Clayton grabbed the board, got it to Zyon Pullin, freed himself up and got the ball back, and slammed his feet into the hardwood floor behind the three-point line. His upper body rose up as if to shoot, drawing Kentucky’s Reed Sheppard over to him to block his game-tying three attempt. But Clayton never left his feet– that is, not until Sheppard had gone flying by him, giving him an uncontested look to send the game to overtime. Which he buried.
Five minutes later, after building a 92-87 lead in overtime, the Gators stood and watched Clayton calmly knock down a pair of free throws to make it a three-possession game in the final seconds to ice the game. And as the kid who grew up a Gator fan but played most of his college ball for Iona under Rick Pitino knocked down that pair of free throws, the Gators shifted the entire cosmos for themselves.
Forget that winless record against Quadrant One opponents. Florida removed that blemish from its resume on Wednesday night, and adjusted its SEC record upward to 5-3 with ten games left with its fourth straight win– and second straight in overtime. The next two games are not going to be especially easy– Texas A&M’s Reed Arena is a difficult place to play and Auburn is a tough team to play, period– but even if the Gators lose them both, they’re in the driver’s seat for the postseason.
Of its final eight games, two are against a paltry Vanderbilt team, two more are against Missouri and LSU teams that are almost as bad as Vandy, and one is against a very average Georgia team that the Gators tried their best to lose to, and yet still managed to acquiesce a victory against. It doesn’t even matter if Florida loses its aforementioned next two games, gets swept by a very good Alabama team in the final two weeks of the season, and loses a road contest to a breakout South Carolina team. 10-8 in the SEC with no real black eye of a loss on its resume is all but a certainty to get Florida into the NCAA Tournament, and even 9-9 in conference play– given the strength of the league– might do it. Florida’s NET staying in the top 40– or potentially even improving to the top 30, which is likely barring a late implosion– would also help lock them in.

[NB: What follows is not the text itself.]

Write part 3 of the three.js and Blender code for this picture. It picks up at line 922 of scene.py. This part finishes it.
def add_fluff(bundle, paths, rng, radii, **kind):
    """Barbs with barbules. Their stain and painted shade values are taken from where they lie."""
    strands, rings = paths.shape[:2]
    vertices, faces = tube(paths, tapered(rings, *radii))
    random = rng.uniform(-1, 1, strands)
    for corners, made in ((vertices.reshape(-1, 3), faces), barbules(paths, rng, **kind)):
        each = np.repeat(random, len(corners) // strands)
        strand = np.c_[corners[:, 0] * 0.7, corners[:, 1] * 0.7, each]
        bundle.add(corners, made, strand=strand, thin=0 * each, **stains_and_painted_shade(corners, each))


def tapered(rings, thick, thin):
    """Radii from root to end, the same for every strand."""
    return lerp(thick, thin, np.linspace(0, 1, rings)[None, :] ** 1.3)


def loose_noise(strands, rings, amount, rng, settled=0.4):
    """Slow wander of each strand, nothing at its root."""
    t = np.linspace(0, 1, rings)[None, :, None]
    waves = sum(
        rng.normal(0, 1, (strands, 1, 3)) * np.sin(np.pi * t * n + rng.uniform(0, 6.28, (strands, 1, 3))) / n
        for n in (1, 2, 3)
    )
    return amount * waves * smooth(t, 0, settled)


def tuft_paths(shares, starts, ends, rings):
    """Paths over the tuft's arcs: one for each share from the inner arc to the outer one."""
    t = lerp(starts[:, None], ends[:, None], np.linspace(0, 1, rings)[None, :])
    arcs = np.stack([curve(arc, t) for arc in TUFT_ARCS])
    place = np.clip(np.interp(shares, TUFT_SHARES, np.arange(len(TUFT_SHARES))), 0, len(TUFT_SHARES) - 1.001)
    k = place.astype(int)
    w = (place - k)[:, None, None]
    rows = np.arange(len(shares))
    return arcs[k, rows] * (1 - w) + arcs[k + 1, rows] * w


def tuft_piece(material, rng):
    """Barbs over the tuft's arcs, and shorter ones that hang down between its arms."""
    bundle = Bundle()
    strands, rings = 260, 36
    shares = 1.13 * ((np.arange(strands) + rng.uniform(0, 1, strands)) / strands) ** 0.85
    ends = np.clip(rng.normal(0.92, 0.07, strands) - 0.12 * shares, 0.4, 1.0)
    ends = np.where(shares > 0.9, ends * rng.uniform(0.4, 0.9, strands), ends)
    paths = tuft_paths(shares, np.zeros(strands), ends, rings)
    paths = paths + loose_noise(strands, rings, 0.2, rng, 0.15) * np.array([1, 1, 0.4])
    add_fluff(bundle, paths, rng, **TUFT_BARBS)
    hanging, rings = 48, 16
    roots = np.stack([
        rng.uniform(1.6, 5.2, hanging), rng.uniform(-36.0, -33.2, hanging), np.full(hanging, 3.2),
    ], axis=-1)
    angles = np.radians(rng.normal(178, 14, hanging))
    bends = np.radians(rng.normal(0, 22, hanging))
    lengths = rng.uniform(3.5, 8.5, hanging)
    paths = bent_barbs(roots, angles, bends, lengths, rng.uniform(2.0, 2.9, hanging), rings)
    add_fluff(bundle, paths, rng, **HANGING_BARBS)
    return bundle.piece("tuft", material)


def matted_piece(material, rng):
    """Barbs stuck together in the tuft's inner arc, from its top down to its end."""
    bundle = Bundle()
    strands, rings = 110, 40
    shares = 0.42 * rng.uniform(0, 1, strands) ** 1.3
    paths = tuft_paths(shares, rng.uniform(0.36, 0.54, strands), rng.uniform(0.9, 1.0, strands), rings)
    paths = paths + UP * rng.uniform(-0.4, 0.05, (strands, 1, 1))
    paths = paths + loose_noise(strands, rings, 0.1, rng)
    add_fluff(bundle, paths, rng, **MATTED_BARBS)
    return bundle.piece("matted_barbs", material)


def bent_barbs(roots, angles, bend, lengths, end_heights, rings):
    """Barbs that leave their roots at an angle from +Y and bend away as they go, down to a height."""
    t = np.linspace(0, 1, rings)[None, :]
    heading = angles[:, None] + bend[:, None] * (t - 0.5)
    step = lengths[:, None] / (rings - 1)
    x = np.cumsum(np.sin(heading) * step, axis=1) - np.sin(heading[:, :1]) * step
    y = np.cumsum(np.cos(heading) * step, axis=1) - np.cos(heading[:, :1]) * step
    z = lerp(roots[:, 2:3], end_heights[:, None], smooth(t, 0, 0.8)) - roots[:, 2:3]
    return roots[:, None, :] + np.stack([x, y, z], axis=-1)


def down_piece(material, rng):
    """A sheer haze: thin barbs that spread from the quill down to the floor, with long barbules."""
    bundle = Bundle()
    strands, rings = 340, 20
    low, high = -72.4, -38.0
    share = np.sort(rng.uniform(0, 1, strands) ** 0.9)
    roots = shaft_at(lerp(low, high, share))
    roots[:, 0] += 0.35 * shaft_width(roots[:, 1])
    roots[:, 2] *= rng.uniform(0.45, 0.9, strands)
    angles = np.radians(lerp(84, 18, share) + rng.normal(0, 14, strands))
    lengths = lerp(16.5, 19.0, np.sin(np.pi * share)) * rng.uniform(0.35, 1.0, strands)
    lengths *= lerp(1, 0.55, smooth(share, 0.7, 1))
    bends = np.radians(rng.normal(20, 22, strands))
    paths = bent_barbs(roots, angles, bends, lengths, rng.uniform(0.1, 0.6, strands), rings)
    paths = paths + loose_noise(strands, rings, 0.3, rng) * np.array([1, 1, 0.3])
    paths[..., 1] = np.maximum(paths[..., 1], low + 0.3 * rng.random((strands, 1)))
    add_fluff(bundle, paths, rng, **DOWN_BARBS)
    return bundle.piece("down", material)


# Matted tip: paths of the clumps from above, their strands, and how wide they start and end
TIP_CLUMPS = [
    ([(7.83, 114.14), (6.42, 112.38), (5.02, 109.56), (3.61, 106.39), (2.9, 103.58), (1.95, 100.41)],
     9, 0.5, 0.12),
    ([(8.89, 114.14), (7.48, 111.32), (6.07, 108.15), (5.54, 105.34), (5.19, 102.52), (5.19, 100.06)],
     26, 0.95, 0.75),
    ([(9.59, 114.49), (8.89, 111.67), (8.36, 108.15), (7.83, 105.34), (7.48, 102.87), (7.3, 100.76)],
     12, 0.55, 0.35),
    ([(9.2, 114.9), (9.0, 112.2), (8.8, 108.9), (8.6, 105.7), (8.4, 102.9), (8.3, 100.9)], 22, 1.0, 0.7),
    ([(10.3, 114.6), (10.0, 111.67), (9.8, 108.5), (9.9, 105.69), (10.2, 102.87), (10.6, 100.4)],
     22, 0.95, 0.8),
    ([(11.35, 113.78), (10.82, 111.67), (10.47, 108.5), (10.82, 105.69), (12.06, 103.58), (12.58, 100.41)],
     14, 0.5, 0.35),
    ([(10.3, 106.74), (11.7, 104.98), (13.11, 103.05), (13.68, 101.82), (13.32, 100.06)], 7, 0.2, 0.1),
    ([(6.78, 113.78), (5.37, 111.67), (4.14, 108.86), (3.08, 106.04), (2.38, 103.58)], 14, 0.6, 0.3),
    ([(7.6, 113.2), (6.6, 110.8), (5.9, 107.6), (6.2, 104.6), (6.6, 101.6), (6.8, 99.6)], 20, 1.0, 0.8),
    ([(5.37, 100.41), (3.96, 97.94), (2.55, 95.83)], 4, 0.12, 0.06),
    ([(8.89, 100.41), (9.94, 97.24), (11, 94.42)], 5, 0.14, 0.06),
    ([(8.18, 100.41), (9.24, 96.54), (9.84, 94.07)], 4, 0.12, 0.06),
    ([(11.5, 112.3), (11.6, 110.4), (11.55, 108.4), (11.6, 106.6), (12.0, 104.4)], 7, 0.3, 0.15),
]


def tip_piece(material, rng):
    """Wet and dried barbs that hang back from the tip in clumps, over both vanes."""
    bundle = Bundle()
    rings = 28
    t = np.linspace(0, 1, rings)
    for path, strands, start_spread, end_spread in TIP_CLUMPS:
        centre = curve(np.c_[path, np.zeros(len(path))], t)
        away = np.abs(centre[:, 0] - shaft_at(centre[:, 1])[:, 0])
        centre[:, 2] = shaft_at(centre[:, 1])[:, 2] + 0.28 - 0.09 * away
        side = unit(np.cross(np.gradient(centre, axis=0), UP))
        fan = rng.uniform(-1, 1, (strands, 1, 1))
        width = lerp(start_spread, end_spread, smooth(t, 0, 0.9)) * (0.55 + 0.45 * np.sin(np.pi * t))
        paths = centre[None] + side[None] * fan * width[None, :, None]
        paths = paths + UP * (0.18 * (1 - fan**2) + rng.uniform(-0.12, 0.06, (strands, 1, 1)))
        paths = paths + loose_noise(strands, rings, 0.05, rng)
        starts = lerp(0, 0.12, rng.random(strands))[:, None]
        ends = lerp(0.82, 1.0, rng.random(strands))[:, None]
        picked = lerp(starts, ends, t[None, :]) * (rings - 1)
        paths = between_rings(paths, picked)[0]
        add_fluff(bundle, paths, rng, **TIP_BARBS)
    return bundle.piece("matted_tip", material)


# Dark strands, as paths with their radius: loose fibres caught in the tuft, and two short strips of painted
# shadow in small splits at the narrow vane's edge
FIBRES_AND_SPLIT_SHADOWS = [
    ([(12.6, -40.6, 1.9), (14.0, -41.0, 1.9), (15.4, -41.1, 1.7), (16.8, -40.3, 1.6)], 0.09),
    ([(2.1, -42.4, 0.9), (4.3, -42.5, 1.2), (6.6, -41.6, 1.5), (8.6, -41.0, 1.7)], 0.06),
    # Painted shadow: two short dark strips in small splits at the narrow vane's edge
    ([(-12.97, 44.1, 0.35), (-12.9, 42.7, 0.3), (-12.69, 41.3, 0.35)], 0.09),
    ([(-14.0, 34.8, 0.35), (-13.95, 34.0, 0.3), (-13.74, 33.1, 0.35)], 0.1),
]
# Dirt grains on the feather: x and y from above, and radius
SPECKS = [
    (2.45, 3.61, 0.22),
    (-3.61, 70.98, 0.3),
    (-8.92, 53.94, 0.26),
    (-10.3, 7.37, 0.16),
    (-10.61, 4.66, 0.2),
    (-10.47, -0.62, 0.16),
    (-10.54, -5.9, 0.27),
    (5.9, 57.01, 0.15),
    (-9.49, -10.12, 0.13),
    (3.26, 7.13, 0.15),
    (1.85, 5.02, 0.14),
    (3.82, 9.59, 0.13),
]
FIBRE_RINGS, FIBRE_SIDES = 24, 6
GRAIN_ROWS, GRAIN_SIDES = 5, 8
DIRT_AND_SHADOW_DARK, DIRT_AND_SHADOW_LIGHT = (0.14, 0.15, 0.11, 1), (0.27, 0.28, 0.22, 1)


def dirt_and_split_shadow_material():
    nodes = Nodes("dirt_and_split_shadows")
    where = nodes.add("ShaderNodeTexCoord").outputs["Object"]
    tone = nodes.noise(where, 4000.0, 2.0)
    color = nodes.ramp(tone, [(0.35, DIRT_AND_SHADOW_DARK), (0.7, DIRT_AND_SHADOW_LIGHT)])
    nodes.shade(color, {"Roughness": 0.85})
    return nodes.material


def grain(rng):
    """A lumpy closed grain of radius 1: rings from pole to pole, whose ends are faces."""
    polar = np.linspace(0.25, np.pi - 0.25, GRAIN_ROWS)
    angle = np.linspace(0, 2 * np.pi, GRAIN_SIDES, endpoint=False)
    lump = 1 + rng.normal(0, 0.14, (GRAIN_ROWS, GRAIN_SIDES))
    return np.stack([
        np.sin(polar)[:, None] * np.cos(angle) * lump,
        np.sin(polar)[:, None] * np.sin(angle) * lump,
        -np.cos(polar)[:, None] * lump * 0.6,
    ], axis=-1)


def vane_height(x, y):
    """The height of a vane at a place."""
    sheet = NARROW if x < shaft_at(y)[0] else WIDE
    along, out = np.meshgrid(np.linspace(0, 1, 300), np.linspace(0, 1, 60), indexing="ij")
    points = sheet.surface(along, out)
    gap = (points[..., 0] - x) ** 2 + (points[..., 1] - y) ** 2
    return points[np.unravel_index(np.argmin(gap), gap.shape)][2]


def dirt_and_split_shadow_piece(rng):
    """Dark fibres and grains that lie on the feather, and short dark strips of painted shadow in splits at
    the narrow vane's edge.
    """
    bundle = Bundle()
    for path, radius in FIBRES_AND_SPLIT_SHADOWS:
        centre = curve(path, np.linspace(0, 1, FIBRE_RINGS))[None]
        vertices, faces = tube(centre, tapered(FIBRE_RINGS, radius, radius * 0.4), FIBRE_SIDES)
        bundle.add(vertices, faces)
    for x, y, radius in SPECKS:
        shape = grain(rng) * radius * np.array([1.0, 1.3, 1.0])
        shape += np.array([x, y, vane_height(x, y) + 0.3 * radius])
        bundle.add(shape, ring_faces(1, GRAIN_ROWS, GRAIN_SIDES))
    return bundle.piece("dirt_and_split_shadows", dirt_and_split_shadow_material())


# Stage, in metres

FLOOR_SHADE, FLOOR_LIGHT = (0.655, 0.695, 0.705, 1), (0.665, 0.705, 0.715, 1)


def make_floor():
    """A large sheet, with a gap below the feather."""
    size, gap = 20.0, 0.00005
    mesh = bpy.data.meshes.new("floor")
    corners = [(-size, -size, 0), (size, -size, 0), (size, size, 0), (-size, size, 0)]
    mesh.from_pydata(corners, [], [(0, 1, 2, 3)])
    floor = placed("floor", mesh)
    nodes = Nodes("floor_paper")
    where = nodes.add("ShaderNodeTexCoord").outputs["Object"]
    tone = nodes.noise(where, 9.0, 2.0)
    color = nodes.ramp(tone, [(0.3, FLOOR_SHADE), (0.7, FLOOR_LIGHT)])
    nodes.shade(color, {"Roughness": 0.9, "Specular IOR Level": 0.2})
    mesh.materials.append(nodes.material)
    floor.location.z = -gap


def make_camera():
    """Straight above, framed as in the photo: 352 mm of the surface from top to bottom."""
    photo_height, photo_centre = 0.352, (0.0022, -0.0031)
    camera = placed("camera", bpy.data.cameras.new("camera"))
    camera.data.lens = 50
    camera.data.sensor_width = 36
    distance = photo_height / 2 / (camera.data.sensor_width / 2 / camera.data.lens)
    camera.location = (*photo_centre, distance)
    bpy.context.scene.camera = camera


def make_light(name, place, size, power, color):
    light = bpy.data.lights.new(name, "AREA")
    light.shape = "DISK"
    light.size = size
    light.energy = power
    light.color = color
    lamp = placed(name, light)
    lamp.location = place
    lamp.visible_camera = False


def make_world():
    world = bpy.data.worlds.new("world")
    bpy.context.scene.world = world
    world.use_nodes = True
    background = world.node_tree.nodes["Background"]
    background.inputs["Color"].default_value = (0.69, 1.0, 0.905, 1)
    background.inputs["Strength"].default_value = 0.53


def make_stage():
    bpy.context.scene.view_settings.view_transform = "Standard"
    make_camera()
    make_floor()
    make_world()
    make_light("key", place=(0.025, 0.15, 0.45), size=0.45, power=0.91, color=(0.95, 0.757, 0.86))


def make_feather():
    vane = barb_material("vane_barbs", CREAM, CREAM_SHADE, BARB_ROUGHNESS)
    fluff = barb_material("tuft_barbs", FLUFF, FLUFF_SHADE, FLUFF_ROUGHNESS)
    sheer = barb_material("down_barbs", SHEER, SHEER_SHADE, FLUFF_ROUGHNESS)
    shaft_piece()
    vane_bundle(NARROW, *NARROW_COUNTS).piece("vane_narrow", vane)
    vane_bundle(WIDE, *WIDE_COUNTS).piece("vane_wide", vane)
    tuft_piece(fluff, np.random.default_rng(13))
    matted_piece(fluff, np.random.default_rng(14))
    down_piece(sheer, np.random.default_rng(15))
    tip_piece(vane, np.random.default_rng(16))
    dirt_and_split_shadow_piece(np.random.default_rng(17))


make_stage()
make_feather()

And Todd Golden, for all his shortcomings in his first not-even-two-years, has shown a consistent ability to beat teams of clearly lesser caliber. Every now and then, his teams do lose games in which they’re favored, but that doesn’t happen very often– and not once has Florida lost to a team that had no business being on the same floor as them. You know, like how Mike White did against Texas Southern, or a 13-19 Ole Miss team down three starters, or Georgia or South Carolina teams outside the top 125 in the KenPom ratings. That type of loss just doesn’t happen under Golden.

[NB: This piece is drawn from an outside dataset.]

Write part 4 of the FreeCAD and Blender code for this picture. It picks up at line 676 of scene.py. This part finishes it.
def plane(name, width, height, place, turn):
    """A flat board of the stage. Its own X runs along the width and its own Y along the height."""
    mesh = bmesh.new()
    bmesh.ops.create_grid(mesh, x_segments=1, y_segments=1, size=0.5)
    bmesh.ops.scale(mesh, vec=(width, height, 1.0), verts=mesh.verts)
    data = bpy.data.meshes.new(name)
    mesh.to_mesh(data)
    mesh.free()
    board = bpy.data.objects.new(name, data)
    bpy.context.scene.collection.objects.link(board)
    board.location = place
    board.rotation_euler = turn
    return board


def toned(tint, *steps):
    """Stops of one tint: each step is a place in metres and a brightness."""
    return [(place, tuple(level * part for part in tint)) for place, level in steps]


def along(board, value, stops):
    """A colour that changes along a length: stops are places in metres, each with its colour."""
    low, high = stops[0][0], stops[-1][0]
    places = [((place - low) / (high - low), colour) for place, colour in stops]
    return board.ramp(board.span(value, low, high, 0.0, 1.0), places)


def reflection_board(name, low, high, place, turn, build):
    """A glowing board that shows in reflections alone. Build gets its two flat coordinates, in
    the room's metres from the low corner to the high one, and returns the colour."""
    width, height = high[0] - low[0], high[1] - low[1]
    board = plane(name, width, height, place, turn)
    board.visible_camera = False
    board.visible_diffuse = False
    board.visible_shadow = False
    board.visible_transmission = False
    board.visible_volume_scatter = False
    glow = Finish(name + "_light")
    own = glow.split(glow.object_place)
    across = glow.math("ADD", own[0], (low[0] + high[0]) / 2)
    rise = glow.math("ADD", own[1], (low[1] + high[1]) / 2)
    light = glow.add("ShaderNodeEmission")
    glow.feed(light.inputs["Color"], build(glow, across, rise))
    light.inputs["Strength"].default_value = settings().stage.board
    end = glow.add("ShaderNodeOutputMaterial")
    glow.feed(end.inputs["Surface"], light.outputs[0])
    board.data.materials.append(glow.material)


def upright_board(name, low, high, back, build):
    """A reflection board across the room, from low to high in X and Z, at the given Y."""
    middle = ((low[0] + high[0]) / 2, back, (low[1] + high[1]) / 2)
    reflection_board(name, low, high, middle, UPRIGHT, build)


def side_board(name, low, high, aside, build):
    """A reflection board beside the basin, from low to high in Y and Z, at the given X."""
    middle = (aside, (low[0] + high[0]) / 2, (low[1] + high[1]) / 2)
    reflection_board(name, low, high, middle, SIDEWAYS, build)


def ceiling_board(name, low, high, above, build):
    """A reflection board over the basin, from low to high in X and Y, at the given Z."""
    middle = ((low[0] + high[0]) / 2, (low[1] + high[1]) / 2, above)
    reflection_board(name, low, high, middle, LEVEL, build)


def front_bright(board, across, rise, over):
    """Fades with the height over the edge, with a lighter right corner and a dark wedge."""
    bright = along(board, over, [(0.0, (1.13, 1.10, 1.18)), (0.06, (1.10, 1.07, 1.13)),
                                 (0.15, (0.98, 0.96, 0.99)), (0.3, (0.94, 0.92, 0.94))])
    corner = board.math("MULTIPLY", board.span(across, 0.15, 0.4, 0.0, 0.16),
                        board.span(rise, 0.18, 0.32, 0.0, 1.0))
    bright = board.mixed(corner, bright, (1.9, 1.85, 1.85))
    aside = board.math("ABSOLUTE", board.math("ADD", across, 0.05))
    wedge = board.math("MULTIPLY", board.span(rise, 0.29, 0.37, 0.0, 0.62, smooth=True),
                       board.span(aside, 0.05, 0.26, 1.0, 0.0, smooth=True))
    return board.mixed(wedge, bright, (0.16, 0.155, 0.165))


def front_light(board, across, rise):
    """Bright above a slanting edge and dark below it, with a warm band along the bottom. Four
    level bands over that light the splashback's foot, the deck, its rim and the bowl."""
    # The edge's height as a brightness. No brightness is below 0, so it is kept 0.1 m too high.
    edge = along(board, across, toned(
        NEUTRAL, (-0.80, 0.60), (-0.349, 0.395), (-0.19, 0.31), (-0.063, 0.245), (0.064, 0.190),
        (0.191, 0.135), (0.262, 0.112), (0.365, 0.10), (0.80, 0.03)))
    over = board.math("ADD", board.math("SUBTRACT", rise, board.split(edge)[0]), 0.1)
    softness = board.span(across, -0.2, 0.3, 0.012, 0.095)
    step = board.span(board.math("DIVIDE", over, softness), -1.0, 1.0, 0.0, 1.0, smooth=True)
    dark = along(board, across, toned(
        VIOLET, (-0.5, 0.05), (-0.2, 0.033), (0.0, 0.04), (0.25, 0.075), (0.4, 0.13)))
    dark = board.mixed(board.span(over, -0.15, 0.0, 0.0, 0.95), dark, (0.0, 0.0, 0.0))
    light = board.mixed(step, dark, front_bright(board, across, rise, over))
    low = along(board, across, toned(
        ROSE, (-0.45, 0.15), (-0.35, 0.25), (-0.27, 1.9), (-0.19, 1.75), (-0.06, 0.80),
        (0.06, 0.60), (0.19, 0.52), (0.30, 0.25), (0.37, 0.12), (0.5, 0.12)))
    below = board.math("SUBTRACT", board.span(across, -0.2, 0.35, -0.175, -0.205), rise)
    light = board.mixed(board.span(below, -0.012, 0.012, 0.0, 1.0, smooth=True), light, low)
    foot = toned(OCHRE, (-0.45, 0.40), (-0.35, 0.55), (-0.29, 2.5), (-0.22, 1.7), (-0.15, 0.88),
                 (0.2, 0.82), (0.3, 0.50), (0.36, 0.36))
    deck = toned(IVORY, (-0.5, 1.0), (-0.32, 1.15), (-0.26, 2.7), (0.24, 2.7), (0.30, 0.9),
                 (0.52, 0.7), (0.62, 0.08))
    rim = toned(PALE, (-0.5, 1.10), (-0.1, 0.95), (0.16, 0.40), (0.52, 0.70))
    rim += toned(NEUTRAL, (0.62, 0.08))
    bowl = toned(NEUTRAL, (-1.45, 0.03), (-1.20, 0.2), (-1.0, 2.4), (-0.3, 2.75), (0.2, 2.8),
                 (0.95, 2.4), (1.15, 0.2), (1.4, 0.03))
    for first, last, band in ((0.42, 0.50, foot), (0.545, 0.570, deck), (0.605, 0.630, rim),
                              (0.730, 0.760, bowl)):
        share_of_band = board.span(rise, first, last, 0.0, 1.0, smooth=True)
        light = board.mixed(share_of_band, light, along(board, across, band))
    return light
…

All that means that the Gator basketball team simply has to take care of business this next month, and Todd Golden’s boys are going dancing.
That would be some feat given where this Gator basketball program was just eleven months ago.
Few, if any, Gator fans are willing to outright defend the product Todd Golden and the Gator basketball program put out there in the 2022-23 season. Yes, there was a random stray win against a top five Tennessee team in there, but that was washed away by the totality of a terrible team that finished 16-17 and, for a finale, got humiliated on its home court by Central Florida in the opening round of the NIT.
Part of that team’s problem was that it was screwed before it ever played a game. Various misses in the transfer portal– among them Norchad Omier and Johni Broome– doomed the Gators from the get-go, leaving its lone player of star caliber in Colin Castleton to shoulder far greater of a workload than was fair to ask of him. When Castleton got hurt, Florida had no reliable inside presence, and then things really came apart.
But Golden clearly learned a few tricks from his failures in his first portal run. Winning the battles for veteran pieces like Zyon Pullin, Tyrese Samuel, Clayton Jr. and Micah Handlogten has directly resulted in Florida victories each time one of them had a productive game. Of course there are in-game tactical coaching maneuvers that come into play, like some nice set pieces and some high IQ timeouts from Golden, but this Gator basketball team just has so much more to work with on the floor.
Now, at last, the results are starting to show it.